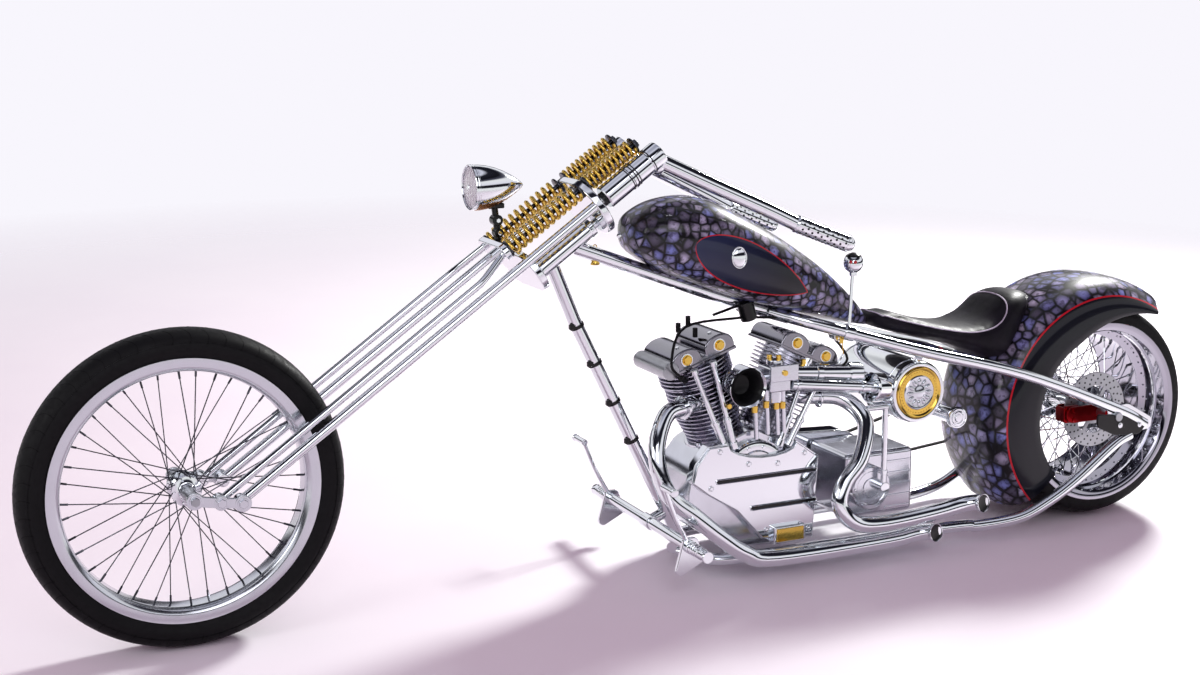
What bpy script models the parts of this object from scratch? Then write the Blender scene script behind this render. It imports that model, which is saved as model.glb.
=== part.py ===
"""Long-fork chopper motorcycle with a springer fork and a V-twin engine.

Blender 4.5, metres, +Z up, +X forward, +Y the bike's left side. The bike is laid out upright,
measured from the point below the rear axle, and hangs on one empty that leans it on its side stand.
"""

from math import atan2, cos, hypot, pi, radians, sin, sqrt

import bmesh
import bpy
from mathutils import Matrix, Vector

TURN = 2 * pi

# Clearances
SEAT_GAP = 0.0003
RUNNING_GAP = 0.0008
JOURNAL_GAP = 0.00025

# Sides of round pieces, from the wheels down to the thinnest rods, and steps round a rounded end
WHEEL_SIDES = 24
DRUM_SIDES = 16
ROUND_SIDES = 10
FIN_SIDES = 10
BAR_SIDES = 8
TUBE_SIDES = 10
PIN_SIDES = 8
JOURNAL_SIDES = 10
ROD_SIDES = 6
WIRE_SIDES = 3
END_STEPS = 6
SHORT_STEPS = 4
BELT_STEPS = 12
PLATE_STEPS = 5

# Stance
STAND_LEAN = radians(3)
WHEELBASE = 2.712
RAKE = radians(55)
AXLE_LEAD = 0.158

# Front wheel
FRONT_TYRE_RADIUS = 0.400
FRONT_TYRE_WIDTH = 0.106
FRONT_RIM_RADIUS = 0.333
FRONT_RIM_WIDTH = 0.088
FRONT_BEAD_RADIUS = 0.306
FRONT_WELL_RADIUS = 0.2955
FRONT_WELL_WIDTH = 0.040
FRONT_HUB_RADIUS = 0.020
FRONT_HUB_FLANGE_RADIUS = 0.037
FRONT_HUB_WIDTH = 0.088
FRONT_HUB_FLANGE_SPREAD = 0.060
FRONT_AXLE_RADIUS = 0.010
SPOKE_RADIUS = 0.0022
FRONT_SPOKES_A_SIDE = 16
REAR_SPOKES_A_SIDE = 16

# Rear wheel
REAR_TYRE_RADIUS = 0.3315
REAR_TYRE_WIDTH = 0.300
REAR_RIM_RADIUS = 0.2727
REAR_RIM_WIDTH = 0.314
REAR_BEAD_RADIUS = 0.254
REAR_WELL_RADIUS = 0.222
REAR_WELL_WIDTH = 0.110
RIM_WALL = 0.004
FLANGE_THICKNESS = 0.004
REAR_HUB_RADIUS = 0.030
REAR_HUB_FLANGE_RADIUS = 0.068
REAR_HUB_FLANGE_SPREAD = 0.090
REAR_HUB_LEFT = 0.135
REAR_HUB_RIGHT = 0.190
REAR_AXLE_RADIUS = 0.0125
DISC_RADIUS = 0.115
DISC_THICKNESS = 0.005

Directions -
Copy every line exactly. Leave nothing out.

Response to this task -
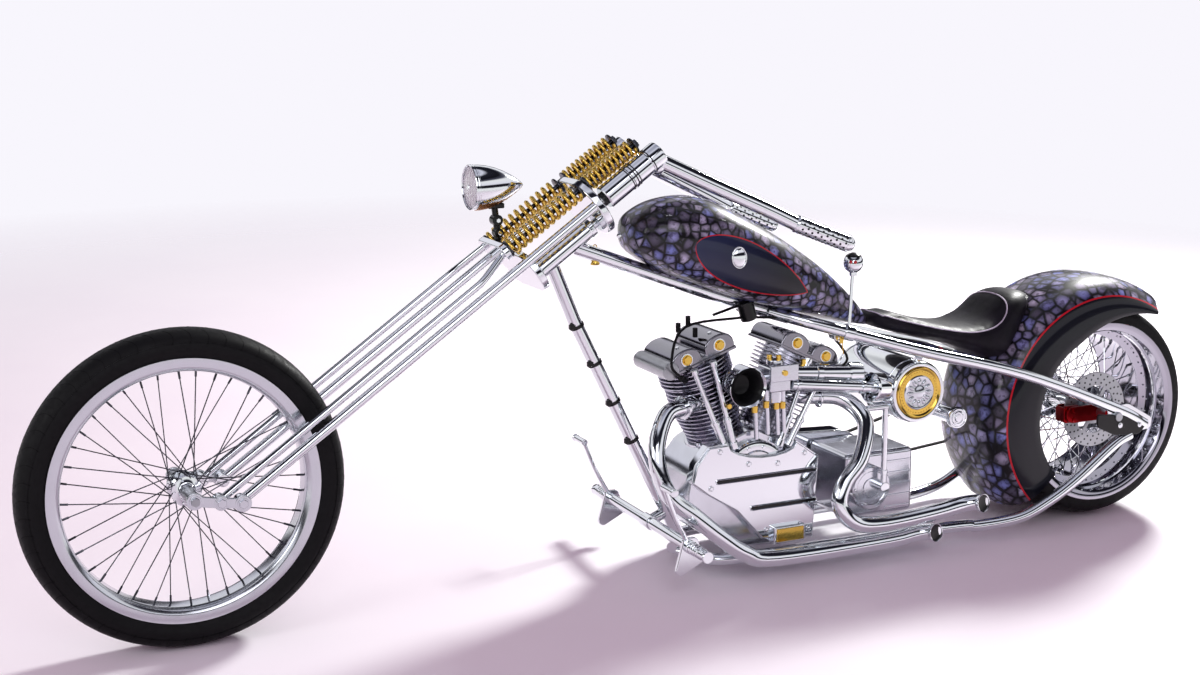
What bpy script models the parts of this object from scratch? Then write the Blender scene script behind this render. It imports that model, which is saved as model.glb.
=== part.py ===
"""Long-fork chopper motorcycle with a springer fork and a V-twin engine.

Blender 4.5, metres, +Z up, +X forward, +Y the bike's left side. The bike is laid out upright,
measured from the point below the rear axle, and hangs on one empty that leans it on its side stand.
"""

from math import atan2, cos, hypot, pi, radians, sin, sqrt

import bmesh
import bpy
from mathutils import Matrix, Vector

TURN = 2 * pi

# Clearances
SEAT_GAP = 0.0003
RUNNING_GAP = 0.0008
JOURNAL_GAP = 0.00025

# Sides of round pieces, from the wheels down to the thinnest rods, and steps round a rounded end
WHEEL_SIDES = 24
DRUM_SIDES = 16
ROUND_SIDES = 10
FIN_SIDES = 10
BAR_SIDES = 8
TUBE_SIDES = 10
PIN_SIDES = 8
JOURNAL_SIDES = 10
ROD_SIDES = 6
WIRE_SIDES = 3
END_STEPS = 6
SHORT_STEPS = 4
BELT_STEPS = 12
PLATE_STEPS = 5

# Stance
STAND_LEAN = radians(3)
WHEELBASE = 2.712
RAKE = radians(55)
AXLE_LEAD = 0.158

# Front wheel
FRONT_TYRE_RADIUS = 0.400
FRONT_TYRE_WIDTH = 0.106
FRONT_RIM_RADIUS = 0.333
FRONT_RIM_WIDTH = 0.088
FRONT_BEAD_RADIUS = 0.306
FRONT_WELL_RADIUS = 0.2955
FRONT_WELL_WIDTH = 0.040
FRONT_HUB_RADIUS = 0.020
FRONT_HUB_FLANGE_RADIUS = 0.037
FRONT_HUB_WIDTH = 0.088
FRONT_HUB_FLANGE_SPREAD = 0.060
FRONT_AXLE_RADIUS = 0.010
SPOKE_RADIUS = 0.0022
FRONT_SPOKES_A_SIDE = 16
REAR_SPOKES_A_SIDE = 16

# Rear wheel
REAR_TYRE_RADIUS = 0.3315
REAR_TYRE_WIDTH = 0.300
REAR_RIM_RADIUS = 0.2727
REAR_RIM_WIDTH = 0.314
REAR_BEAD_RADIUS = 0.254
REAR_WELL_RADIUS = 0.222
REAR_WELL_WIDTH = 0.110
RIM_WALL = 0.004
FLANGE_THICKNESS = 0.004
REAR_HUB_RADIUS = 0.030
REAR_HUB_FLANGE_RADIUS = 0.068
REAR_HUB_FLANGE_SPREAD = 0.090
REAR_HUB_LEFT = 0.135
REAR_HUB_RIGHT = 0.190
REAR_AXLE_RADIUS = 0.0125
DISC_RADIUS = 0.115
DISC_THICKNESS = 0.005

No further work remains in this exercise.